The study, "Perpetuating Abusive Supervision: Third Party Reactions to Abuse in the Workplace," examines how third parties reacted to bad behavior on the part of supervisors. While many past studies have shown how the targets of the abuse react, this is the first scholarly effort at determining the reactions of others who see it or hear of it.

The study team was led by Jonathan Shaffer, a doctoral student in the UI Tippie College of Business, and included Amy Colbert, assistant professor of management and organizations, and doctoral student Stephen Courtright.

The study found that those third parties tend to accept the abuse if the supervisor is seen as productive and effective and they don't feel like they're the next target.
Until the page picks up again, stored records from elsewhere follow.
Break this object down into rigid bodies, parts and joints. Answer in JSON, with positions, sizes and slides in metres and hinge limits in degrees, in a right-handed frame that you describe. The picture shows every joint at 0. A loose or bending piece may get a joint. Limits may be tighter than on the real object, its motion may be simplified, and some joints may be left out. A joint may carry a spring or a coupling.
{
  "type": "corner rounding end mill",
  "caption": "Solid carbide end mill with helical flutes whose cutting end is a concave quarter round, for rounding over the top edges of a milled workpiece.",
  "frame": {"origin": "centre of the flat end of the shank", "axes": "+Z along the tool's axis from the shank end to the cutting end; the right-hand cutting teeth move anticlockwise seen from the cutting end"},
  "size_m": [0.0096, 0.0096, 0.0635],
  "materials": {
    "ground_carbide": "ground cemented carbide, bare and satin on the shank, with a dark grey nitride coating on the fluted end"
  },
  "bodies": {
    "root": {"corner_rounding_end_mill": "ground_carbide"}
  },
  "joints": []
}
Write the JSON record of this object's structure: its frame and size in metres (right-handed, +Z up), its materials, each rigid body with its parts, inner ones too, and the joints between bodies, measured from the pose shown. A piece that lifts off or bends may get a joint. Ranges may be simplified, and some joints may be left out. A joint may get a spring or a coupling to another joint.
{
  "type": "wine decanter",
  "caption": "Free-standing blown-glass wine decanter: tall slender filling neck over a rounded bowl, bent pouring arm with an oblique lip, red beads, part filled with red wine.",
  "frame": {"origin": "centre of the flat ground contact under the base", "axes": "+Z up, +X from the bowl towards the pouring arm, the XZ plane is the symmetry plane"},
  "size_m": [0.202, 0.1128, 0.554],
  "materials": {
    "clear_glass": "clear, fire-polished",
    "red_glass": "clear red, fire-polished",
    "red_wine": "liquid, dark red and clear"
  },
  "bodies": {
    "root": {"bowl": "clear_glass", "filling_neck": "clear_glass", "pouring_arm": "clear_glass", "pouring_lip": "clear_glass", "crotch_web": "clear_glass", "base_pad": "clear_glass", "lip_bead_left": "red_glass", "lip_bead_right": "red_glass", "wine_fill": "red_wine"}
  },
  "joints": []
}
"When a supervisor's performance outcomes are high, abusive behavior tends to be overlooked by third parties when they evaluate a supervisor's effectiveness," the researchers wrote. "In contrast, abuse plays a predominant role when parties judge the personal appeal of the same high-performing abusive supervisor."
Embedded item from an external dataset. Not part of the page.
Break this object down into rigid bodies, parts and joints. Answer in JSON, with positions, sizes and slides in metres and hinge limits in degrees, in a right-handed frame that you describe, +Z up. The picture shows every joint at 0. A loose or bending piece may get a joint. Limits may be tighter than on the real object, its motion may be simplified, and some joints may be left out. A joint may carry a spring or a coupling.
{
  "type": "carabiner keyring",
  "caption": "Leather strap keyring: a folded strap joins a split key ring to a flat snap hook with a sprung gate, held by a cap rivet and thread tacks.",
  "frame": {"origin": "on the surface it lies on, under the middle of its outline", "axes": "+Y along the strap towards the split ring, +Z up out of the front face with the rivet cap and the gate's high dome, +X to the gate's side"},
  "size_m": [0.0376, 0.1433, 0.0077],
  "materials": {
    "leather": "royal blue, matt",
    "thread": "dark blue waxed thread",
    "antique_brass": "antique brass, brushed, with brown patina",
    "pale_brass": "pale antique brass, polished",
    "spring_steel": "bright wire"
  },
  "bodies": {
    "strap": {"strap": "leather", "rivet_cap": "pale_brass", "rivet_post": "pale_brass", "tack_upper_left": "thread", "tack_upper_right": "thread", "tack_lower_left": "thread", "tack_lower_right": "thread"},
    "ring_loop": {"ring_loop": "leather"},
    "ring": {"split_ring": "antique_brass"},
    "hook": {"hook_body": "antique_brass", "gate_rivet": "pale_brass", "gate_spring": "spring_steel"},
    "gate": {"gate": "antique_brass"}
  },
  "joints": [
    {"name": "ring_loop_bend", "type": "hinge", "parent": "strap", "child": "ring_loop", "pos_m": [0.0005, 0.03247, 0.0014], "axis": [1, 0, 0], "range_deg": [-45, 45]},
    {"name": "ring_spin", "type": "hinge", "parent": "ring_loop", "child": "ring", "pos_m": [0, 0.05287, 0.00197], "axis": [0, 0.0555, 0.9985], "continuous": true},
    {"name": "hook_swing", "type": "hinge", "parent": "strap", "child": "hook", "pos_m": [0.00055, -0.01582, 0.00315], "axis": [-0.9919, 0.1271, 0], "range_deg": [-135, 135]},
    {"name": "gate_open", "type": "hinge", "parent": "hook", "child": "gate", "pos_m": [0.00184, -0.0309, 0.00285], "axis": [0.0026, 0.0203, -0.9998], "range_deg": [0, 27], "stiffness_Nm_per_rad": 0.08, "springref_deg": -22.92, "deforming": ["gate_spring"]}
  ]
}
In other words, while they might not want to be friends with Steve Jobs, they'll tolerate his behavior as long he's productive. That line of thinking is even stronger from witnesses who feel detached from the abuse and aren't worried they're next in the line of fire.

The study also found that people who are more empathetic are less likely to overlook the behavior than less empathetic people. More empathetic people, the researchers found, were less likely to evaluate the same abusive boss as being effective.

To gather their data, the researchers had a group of subjects read about a fictitious CEO that portrayed him either as a high performer or a low performer and as either a verbally abusive person or not abusive. When asked to rate the CEO, the subjects gave high marks to the productive high performing CEO no matter his management style. In contrast, the non-abusive but poorly performing CEO was given low marks as an executive, despite his likeability.

The researchers said this could have an impact on how companies evaluate employees because previous studies show that employees who feel they are abused are less productive. Since most organizations rate employees using some kind of third-party assessment -- by a boss or co-worker, for instance -- organizations that do not specifically have a system in place to assess a supervisor's behavior may be allowing behavior that leads to lower productivity in the long term.

"If organizations want to ensure that abusive supervisors are not rated as effective, thus reinforcing abusive behavior, they may need to design performance evaluations that specifically take into account both the outcomes achieved by supervisors and the way in which employees are treated in the process of achieving those outcomes," they said.

Todd Darnold, an assistant professor at Creighton University, also participated in the study, which was presented recently at a conference of the Society for Industrial and Organizational Psychology.